■ TASK DIRECTIONS
Only one stretch of the data below should be repeated: the lines from the line containing "0.0), None, skull)" through the line containing "in imported if", inclusive, exactly as they are.

■ DATA ENTRIES

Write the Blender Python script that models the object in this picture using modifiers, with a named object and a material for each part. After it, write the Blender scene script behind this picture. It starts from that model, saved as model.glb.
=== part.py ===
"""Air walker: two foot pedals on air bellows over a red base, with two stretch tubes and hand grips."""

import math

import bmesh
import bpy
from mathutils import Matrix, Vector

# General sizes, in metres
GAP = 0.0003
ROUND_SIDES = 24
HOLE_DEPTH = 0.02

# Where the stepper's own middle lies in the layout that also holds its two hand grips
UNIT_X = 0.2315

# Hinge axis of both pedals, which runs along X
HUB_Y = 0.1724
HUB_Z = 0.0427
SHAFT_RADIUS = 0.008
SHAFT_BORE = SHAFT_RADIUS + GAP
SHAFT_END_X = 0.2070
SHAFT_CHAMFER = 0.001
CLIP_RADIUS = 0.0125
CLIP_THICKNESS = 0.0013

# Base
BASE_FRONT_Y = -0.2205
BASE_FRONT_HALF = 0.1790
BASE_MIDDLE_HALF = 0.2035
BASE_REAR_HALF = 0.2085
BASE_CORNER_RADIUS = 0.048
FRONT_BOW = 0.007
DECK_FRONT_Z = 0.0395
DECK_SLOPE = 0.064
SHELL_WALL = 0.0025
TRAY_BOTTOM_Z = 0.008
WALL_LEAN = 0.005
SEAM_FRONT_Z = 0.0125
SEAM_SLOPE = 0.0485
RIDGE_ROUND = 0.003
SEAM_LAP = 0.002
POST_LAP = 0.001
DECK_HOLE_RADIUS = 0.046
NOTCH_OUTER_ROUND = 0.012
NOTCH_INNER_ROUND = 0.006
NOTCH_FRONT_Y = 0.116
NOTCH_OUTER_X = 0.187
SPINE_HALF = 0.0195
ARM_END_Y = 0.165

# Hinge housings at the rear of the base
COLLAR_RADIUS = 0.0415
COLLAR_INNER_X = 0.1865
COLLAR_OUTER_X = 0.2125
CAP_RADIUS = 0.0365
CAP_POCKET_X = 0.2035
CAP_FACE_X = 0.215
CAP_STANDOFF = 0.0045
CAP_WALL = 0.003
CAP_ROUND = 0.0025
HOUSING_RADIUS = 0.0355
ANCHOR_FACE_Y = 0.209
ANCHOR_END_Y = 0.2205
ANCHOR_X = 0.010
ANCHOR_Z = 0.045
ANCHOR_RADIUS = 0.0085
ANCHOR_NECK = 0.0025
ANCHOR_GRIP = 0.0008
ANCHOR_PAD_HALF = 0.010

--

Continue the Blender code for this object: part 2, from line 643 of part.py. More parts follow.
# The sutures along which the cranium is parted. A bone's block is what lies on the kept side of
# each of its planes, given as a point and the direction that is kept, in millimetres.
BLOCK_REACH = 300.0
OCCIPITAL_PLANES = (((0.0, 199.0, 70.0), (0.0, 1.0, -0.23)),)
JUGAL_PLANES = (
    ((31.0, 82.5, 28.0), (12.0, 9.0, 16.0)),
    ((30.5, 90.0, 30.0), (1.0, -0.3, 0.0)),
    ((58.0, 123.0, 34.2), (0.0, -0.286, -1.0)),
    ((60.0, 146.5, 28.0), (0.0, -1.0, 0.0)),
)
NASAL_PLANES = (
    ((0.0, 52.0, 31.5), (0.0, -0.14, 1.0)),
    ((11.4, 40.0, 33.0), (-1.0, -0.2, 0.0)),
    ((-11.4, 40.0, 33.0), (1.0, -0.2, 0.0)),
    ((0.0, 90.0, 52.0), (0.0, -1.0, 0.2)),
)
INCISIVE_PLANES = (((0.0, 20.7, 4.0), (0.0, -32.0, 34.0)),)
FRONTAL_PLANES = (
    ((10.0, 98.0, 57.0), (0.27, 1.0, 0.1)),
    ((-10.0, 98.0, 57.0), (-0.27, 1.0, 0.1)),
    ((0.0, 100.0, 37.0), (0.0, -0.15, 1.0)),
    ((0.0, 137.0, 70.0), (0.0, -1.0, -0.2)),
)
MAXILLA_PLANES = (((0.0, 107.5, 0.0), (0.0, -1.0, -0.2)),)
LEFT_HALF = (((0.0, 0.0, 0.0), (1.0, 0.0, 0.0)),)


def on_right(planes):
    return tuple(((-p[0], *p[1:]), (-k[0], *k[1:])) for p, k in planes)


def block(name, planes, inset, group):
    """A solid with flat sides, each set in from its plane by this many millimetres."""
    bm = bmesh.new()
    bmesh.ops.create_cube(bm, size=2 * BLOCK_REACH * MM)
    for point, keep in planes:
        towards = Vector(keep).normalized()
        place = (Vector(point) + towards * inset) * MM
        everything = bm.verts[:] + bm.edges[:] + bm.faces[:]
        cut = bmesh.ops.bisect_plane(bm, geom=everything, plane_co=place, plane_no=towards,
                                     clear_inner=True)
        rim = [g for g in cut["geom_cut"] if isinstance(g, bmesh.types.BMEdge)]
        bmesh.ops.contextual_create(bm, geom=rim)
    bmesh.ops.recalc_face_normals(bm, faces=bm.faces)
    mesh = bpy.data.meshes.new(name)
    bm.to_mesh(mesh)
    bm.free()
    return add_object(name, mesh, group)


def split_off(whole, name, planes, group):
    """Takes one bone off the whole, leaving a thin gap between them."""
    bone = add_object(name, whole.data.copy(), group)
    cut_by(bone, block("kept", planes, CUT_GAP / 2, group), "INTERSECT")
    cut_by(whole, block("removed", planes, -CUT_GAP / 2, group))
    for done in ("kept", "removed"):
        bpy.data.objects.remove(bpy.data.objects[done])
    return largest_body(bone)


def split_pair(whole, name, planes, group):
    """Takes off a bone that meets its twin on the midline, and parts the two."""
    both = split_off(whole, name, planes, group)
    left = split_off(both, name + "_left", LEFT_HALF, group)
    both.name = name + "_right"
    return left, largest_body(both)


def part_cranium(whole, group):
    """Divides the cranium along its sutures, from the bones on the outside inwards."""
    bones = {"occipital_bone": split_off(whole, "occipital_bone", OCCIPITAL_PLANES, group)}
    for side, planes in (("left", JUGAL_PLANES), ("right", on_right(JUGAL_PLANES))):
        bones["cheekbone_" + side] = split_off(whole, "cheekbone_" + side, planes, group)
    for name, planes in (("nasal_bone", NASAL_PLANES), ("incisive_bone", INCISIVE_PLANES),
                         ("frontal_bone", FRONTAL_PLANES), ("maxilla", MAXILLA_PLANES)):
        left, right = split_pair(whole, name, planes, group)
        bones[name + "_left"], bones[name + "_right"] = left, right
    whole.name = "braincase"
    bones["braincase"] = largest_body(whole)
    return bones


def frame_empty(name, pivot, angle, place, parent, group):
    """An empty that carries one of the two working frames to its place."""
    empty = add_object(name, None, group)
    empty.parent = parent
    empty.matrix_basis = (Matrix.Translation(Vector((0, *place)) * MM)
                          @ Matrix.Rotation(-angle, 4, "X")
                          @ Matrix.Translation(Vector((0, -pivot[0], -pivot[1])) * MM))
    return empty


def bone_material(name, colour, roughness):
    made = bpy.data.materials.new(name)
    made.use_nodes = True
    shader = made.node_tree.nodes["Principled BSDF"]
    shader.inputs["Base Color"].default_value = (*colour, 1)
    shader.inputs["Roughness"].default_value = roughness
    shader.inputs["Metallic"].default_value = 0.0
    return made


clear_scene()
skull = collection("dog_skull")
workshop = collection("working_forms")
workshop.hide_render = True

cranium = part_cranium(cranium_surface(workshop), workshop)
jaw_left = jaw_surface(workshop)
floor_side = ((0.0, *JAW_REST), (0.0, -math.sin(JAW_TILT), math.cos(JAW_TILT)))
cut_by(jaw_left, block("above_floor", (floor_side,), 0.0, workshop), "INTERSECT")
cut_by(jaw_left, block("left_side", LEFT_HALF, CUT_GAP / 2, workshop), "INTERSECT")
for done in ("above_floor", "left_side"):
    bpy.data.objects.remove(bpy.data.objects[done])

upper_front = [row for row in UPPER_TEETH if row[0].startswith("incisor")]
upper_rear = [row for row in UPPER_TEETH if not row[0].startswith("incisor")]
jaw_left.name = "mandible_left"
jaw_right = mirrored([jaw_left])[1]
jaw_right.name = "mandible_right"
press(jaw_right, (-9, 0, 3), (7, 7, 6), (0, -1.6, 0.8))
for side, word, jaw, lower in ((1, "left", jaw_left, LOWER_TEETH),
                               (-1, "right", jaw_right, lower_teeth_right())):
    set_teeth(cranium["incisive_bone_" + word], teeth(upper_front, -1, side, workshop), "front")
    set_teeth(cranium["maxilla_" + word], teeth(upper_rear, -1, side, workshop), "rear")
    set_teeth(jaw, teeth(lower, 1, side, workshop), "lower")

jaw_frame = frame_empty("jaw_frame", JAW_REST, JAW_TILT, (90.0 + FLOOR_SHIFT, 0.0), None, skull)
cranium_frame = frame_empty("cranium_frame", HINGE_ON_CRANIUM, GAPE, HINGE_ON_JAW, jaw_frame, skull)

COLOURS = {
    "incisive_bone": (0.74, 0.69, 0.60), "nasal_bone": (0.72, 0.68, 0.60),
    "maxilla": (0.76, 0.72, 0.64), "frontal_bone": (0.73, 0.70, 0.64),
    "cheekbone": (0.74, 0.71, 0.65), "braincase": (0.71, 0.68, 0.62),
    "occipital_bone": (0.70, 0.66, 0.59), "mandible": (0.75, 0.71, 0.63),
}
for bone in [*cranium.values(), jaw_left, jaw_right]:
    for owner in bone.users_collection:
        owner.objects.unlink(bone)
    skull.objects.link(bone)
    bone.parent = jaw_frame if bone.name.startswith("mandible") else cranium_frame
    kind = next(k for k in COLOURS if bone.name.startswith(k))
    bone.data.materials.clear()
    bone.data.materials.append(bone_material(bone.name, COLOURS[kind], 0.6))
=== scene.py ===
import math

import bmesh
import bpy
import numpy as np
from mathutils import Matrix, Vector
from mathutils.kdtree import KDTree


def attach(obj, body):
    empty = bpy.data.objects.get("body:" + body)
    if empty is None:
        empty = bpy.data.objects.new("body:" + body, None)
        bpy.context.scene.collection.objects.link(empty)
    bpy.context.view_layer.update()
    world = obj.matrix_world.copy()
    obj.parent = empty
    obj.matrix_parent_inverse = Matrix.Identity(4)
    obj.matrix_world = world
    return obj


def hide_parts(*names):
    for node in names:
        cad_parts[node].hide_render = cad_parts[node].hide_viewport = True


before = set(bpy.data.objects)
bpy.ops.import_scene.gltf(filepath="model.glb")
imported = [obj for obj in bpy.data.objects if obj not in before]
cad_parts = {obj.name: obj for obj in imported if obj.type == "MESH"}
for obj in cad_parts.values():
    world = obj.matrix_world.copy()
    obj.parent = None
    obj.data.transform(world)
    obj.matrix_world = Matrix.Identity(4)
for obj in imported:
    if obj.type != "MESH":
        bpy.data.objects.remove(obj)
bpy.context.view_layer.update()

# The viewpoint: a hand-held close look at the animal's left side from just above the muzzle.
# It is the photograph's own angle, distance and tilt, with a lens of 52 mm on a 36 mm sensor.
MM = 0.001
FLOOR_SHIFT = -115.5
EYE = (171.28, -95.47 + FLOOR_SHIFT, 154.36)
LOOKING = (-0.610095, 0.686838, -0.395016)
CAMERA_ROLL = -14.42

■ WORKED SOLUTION
jaw_frame = frame_empty("jaw_frame", JAW_REST, JAW_TILT, (90.0 + FLOOR_SHIFT, 0.0), None, skull)
cranium_frame = frame_empty("cranium_frame", HINGE_ON_CRANIUM, GAPE, HINGE_ON_JAW, jaw_frame, skull)

COLOURS = {
    "incisive_bone": (0.74, 0.69, 0.60), "nasal_bone": (0.72, 0.68, 0.60),
    "maxilla": (0.76, 0.72, 0.64), "frontal_bone": (0.73, 0.70, 0.64),
    "cheekbone": (0.74, 0.71, 0.65), "braincase": (0.71, 0.68, 0.62),
    "occipital_bone": (0.70, 0.66, 0.59), "mandible": (0.75, 0.71, 0.63),
}
for bone in [*cranium.values(), jaw_left, jaw_right]:
    for owner in bone.users_collection:
        owner.objects.unlink(bone)
    skull.objects.link(bone)
    bone.parent = jaw_frame if bone.name.startswith("mandible") else cranium_frame
    kind = next(k for k in COLOURS if bone.name.startswith(k))
    bone.data.materials.clear()
    bone.data.materials.append(bone_material(bone.name, COLOURS[kind], 0.6))
=== scene.py ===
import math

import bmesh
import bpy
import numpy as np
from mathutils import Matrix, Vector
from mathutils.kdtree import KDTree


def attach(obj, body):
    empty = bpy.data.objects.get("body:" + body)
    if empty is None:
        empty = bpy.data.objects.new("body:" + body, None)
        bpy.context.scene.collection.objects.link(empty)
    bpy.context.view_layer.update()
    world = obj.matrix_world.copy()
    obj.parent = empty
    obj.matrix_parent_inverse = Matrix.Identity(4)
    obj.matrix_world = world
    return obj


def hide_parts(*names):
    for node in names:
        cad_parts[node].hide_render = cad_parts[node].hide_viewport = True


before = set(bpy.data.objects)
bpy.ops.import_scene.gltf(filepath="model.glb")
imported = [obj for obj in bpy.data.objects if obj not in before]
cad_parts = {obj.name: obj for obj in imported if obj.type == "MESH"}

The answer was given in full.